1. Your consultant should learn routing protocols
2. Your consultant should learn the concept of a loopback alias.
3. Your consulatnt should have an IQ of above 25
4. There is absolutely no need for link layer 2 failover where layer 3 will do. Unix is not WinHoze. It knows about routing.
So your task list is:
- Configure loopback aliases on the linux boxes.
- Configure apache to listen only the loopback alias interface.
- Build gated from rhat sources they have the patches for linux-2.2 in already. You may use zebra CVS instead but it is still a bit off in terms of stability. You may need a script that HUPs it a few times gated as gated does not always start clean and update the routing table on 2.2.x.
- Configure ospf on gated and on your cisco gear. Distribute default into OSPF as gated from the 3.5.x tree has no IRDP.
- Shoot your consultant
In btw: your bill is 500$.
--
Baker's Law: Misery no longer loves company. Nowadays it insists on it
http://www.sigsegv.cx/
Linux does support this... by austad · 2000-05-23 20:56 · Score: 5

You could go with an expensive commercial solution like BigIP from F5, but those will run you at least $30k or so. You could also use Polyserve Understudy, which does pretty much the same thing only under Linux, and it's only about $400 or so.

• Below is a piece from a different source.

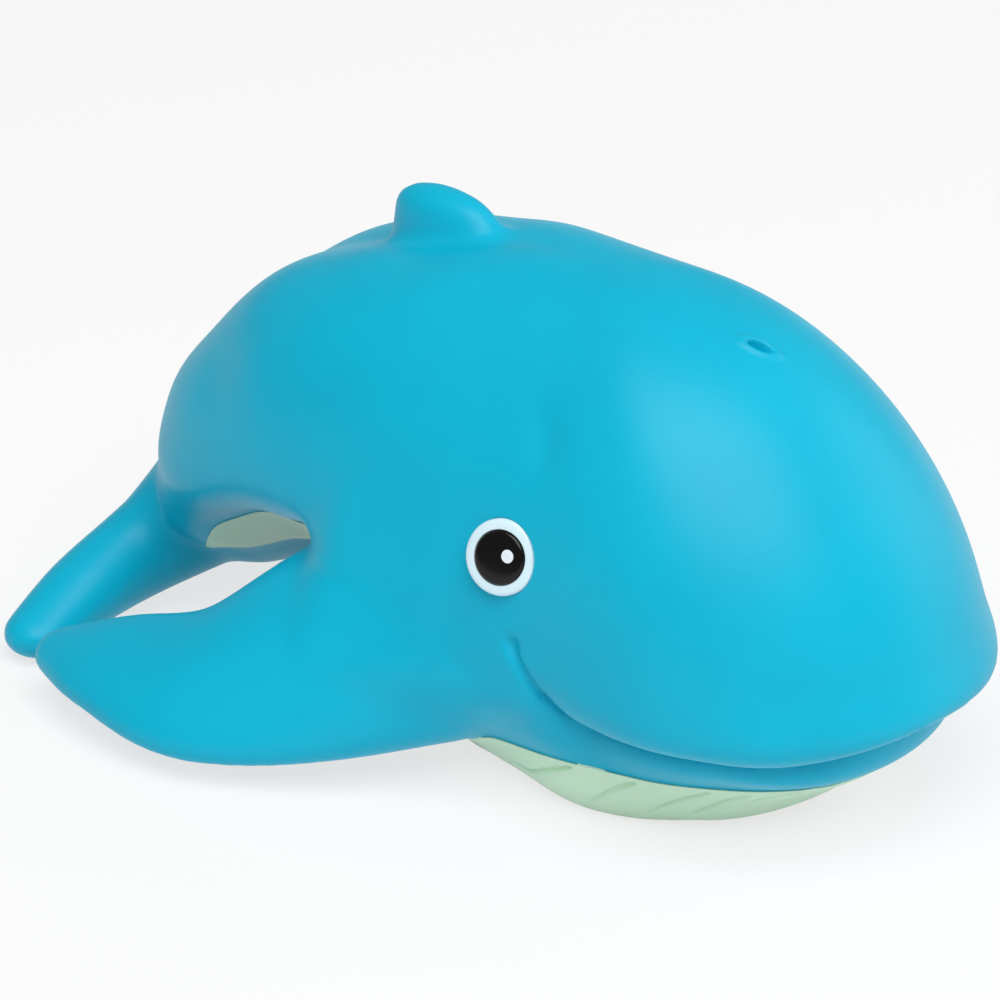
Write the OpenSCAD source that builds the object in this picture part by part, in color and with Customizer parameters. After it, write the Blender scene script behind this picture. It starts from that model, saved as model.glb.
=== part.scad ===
// Squeaky bath toy: a hollow soft vinyl whale with a bonded belly panel and a
// reed squeaker pressed into the belly. The head points along +X.

/* [Body] */
// Length from the snout to the rump
body_len = 127.5; // [112:0.5:145]
// Width of the head at its widest line
body_w = 62.8; // [56:0.2:72]
// Height of the back above the table
body_h = 67; // [60:0.2:74]
// Thickness of the vinyl
wall = 2.2; // [1.6:0.1:2.8]
// Depth of the rolled upper lip, inwards from the snout
lip_roll = 5; // [4:0.1:5.6]
// Depth of the mouth crease behind the lip
crease_d = 1.4; // [0.8:0.1:2]

/* [Belly] */
// Number of throat pleats on each side of the middle
pleats = 4; // [1:1:4]
// Spacing of the throat pleats
pleat_pitch = 5.2; // [4.4:0.1:5.4]
// Width of a pleat groove
pleat_w = 1; // [0.6:0.1:1.4]
// Depth of a pleat groove
pleat_d = 0.5; // [0.3:0.05:0.8]

/* [Flippers] */
// Length of a flipper, from inside the flank to its tip
flipper_len = 54; // [46:1:60]
// Breadth of a flipper at its middle
flipper_chord = 25; // [20:1:29]
// Thickness of a flipper
flipper_t = 8.5; // [6:0.5:11]
// Tilt of a flipper's lower edge
flipper_tilt = 41; // [35:1:50]

/* [Tail and fin] */
// Span of the tail flukes
fluke_span = 76; // [64:1:84]
// Height of a fluke beside the tail
fluke_h = 16; // [14:0.2:18]
// Breadth of a fluke, front to back
fluke_chord = 13; // [11:0.5:15]
// How far the flukes reach behind the rump
fluke_reach = 6.4; // [4:0.2:8]
// Length of the dorsal fin at its base
fin_len = 22; // [16:1:25]
// Height of the dorsal fin above the back
fin_h = 8; // [5:0.5:11]
// Thickness of the dorsal fin at its base
fin_t = 9; // [6:0.5:12]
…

If you have all this expensive Cisco equipment and a Cat6000, you can run Local Director on that without buying additional hardware.

However, I suggest:
http://www.linuxvirtualserver.org or
http://linux-ha.org or
http://www.eddieware.org

It all depends on your application that you're running. If it's just http, any of these will work, but if it's something else, you're stuck with linux-HA or Linux Virtual Server. Eddie will only do http as far as I know. Plus Eddie uses Erlang, which may affect performance.

--
Need Free Juniper/NetScreen Support? JuniperForum
Wrong failure being addressed by igaborf · 2000-05-23 21:38 · Score: 5

You're attacking the wrong problem. What you need first is not Linux failover but consultant failover: Your consultant has failed; you need to switch to a new one instantly.